2.3.18

A refundação da gramática


Brendan Perry, “The Carnival Is Over” (live on KEXP), in https://www.youtube.com/watch?v=v1efFElGyOM    
Prelúdio não oriental – oriental, nesta gramática refundada, como eferente de orientação. Prelúdio, apenas. Um começo – ou um recomeço, que tudo acaba por desaguar no mesmo estuário. Peças ornamentais não dispensáveis. O chão cuidadosamente escolhido para ser escoramento do palco. Cortinas com cor criteriosamente escolhida. Os verbos ajuizados. Frases alinhadas nas telas que se aformoseiam ora com uma centelha soalheira, ora mercê de uma luminosidade baça vertida por nuvens maciças.
O olhar composto, deitando atenção nas coisas entronizadas no sufrágio das importâncias. O olhar propositadamente desviado dos contratempos em que fermenta a ira. A reinvenção dos sentidos, esvaziando os sentidos que indispunham. Vazados em sua substância, cedendo o passo (e com substantiva genuflexão) aos sentidos que conferem a luminosidade singular que adeja sobre o olhar descomprometido. As mãos suadas que procuram anteparo. O corpo que não se cansa, esteado em biombos que não são fingimento. As mãos metidas na neve imaginada. No mar imaginado. Recolhendo do sal a fusão dos imperativos que se dissolvem na grandeza por diante. Os olhos que desenham outra linha do horizonte, empurrando-o além da sua linha graduada.
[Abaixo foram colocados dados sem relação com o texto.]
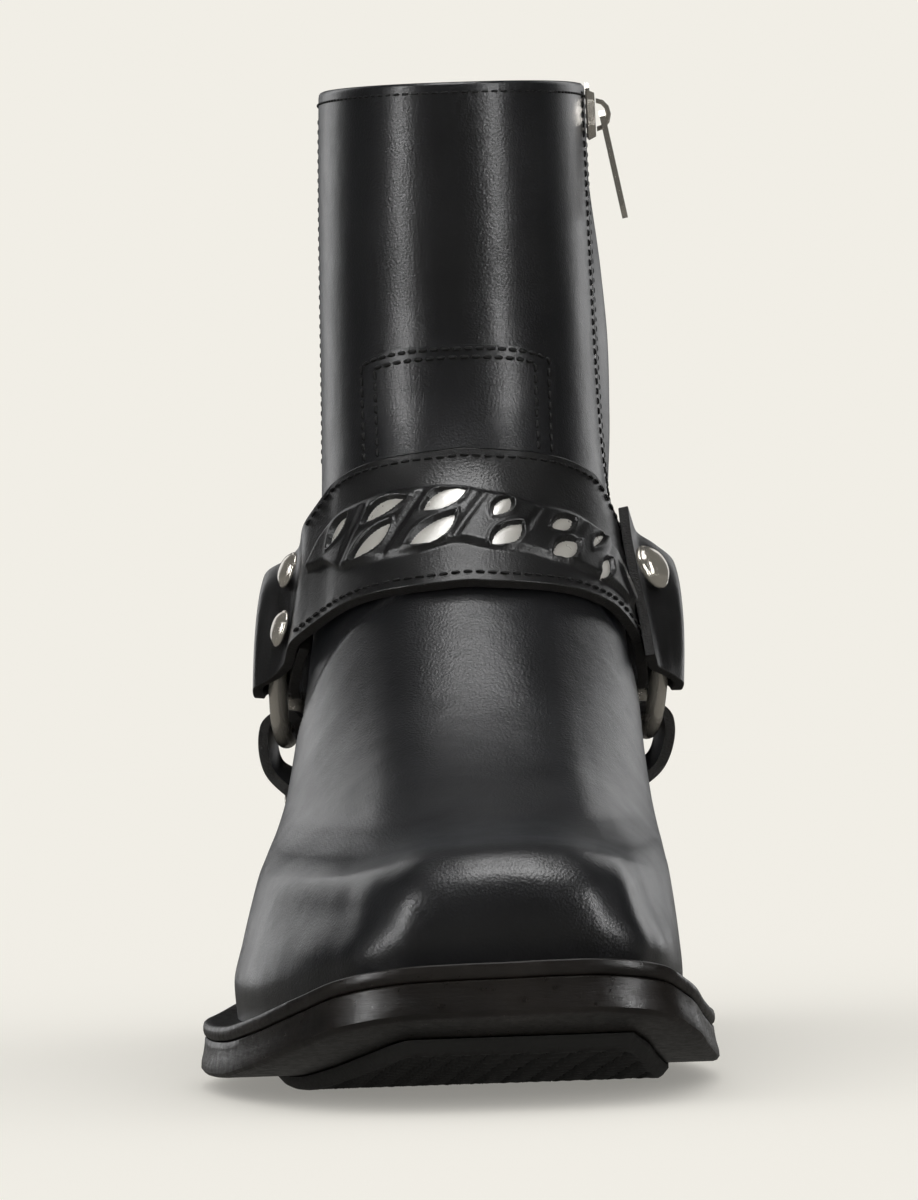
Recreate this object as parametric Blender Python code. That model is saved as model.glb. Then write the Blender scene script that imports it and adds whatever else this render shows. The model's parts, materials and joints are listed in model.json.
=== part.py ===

O espaço é coutada que pertence a quem o tutela. Sem cuidar de arranjar hermenêutica a combinar, que as emaranhadas interpretações se esvaziam no paradoxo da sua complexidade. Receber a manhã com o corpo preparado. A alma alimentada pelos dias antecedentes, insaciável na prova do tempo que for legado no cais aberto ao mar. Sem o engodo das falas meãs, sem o precipício propositadamente congeminado, sem o larvar sacrifício, inútil. A nova gramática, prontuário inteiro, esquiço de palavras redesenhadas, de frases obedecendo a nova métrica, devolvendo aos curadores das regras as regras endeusadas. Pois não há melancolia enquistada na funda alma. Não há sobressaltos campeões, ou frivolidades que não o mereçam ser, sem sobre elas se abater a infâmia – e a infâmia debruada a menos ouro do que as frivolidades.
Colha-se o orvalho que se desprende dos ramos ermos, o néctar singular do dia que é esteio. Apreciem-se as ondas que varrem o areal desde as varandas sobranceiras ao mar. E da esperada generosidade da página em branco, sejam vertidas as sementes quiméricas que são a transgressão ordenada da ordem desafiada. A gramática refundada, sua orquestra afinada.